Remember: in the span of a human life, rising swiftly or turning the tide against all odds usually comes down to just one or two decisions made right.
Some people compound their mistakes. Others seem to never make them.
But none of that is what Master Chi wants to explore today.
What I want to share today is actually remarkably simple: What are you doing with this life of yours? All this relentless effort — who is it really for?
And there’s another question that cuts even deeper: In your entire lifetime — who actually, genuinely cares about you?
That question is one that everyone in our circle has sat with, deeply, at one point or another.
Especially when you’ve set your career and its endless demands aside, when you’re in a completely peaceful setting, watching your whole family together — content, laughing, at ease.
That kind of reflection rises up on its own, from somewhere real inside you.
And the answer it leads to is always the same: Only yourself and your family deserve your full devotion.
Sadly, many hard-charging white-collar workers and middle-class strivers rarely get to reach this kind of reflection. Setting everything else aside — just the simple experience of the whole family being at ease together, without the weight of financial stress, genuinely enjoying one another — that alone feels like a luxury to them.

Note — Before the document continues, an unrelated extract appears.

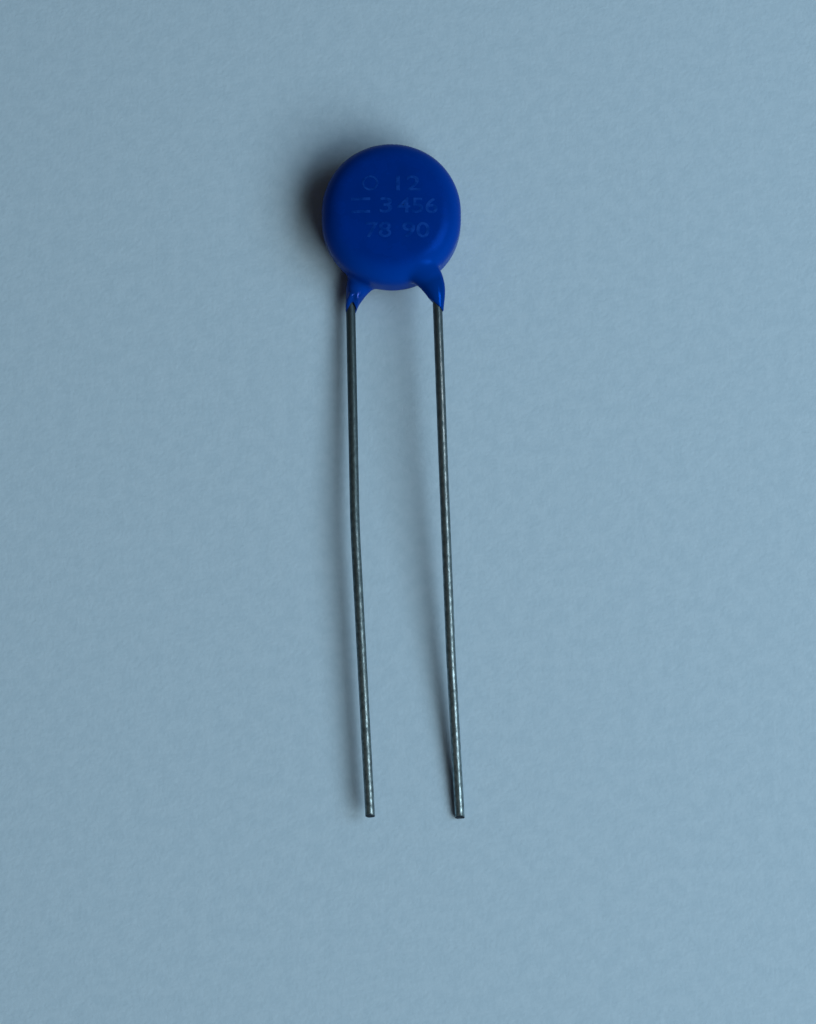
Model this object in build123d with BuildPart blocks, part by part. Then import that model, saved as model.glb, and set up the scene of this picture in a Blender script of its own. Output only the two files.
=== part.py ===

To speak honestly: beyond Master Chi himself, the few friends in my circle who play in capital and industry — when they talk about the people working under them, there’s sometimes a look of genuine sympathy.
“Tell me — what are they grinding this hard for?”
More than once, after saying that, these same capitalists catch themselves and almost laugh at their own naivety. Because — obviously — their people are grinding because they themselves filled their heads with the idea that hustle is the only path to winning.
On this point, you must understand something clearly: you may carry the title of “employee,” but in the eyes of a business, you are a consumable — a production unit that happens to walk on two legs.
The moment your usefulness fades, you become a liability. And I have yet to encounter a single company, anywhere in the world, that keeps a non-producing unit on the books out of sentiment.
They will not care about you. Not remotely. And don’t take it personally — because one day, if you build something of your own, the same pressures and realities will force your hand just as ruthlessly. Otherwise, everyone goes hungry.
I’m not defending capital. I’m just telling you what’s true.
And precisely because that’s true — you must care about yourself all the more.
Of course, Master Chi knows this from lived experience: destiny does require genuine, real effort before it offers anything back. That’s why I’ve always tried to write honestly — sharing my own perspective and hard-won understanding, hoping to spare you a few unnecessary detours.
So that you have more time to devote to yourself.
If today’s piece needs to be distilled into a single point, here is what Master Chi wants you to hear:
For the sake of career, wealth, and ambition — the blood and sweat we pour in is a perfectly natural price to pay.
But whether that effort is driven by the hunger for personal achievement or the desire to give your family a good life — all of it rests on one irreducible foundation: you, still alive and still well.
To a company, you are a small component. The larger the company, the smaller your significance within it.
But to your family, you are the pillar. You are always the irreplaceable one.
You should know which of these weighs more.
And in this world, there will always be those foolish enough to be used — to sacrifice themselves for someone else’s gain — while quietly losing sight of what belongs to themselves and those they love.
Never, ever, ever forget: in this world, outside of the people who love you, no one will spontaneously look out for your interests — let alone your safety and wellbeing.
Outside of the people who love you, no one will pause — not even for half a second — over whether you thrive or suffer, live or die.
Yet many people remain shackled to the promises and visions painted for them by others. People like that will always exist. Perhaps they are driven by weakness, or by blind conformity — but they are destined to be spent and discarded. That is an outcome worse than cattle or livestock.
But not you. You cannot afford to fall for it — to become cannon fodder, a disposable piece in someone else’s machinery.
Master Chi hopes you live, always, for yourself and for those who love you. And that you live well.
Only from that foundation does it make sense to talk about the choices and trade-offs that await you in life — because only while you are here does any of it mean anything at all.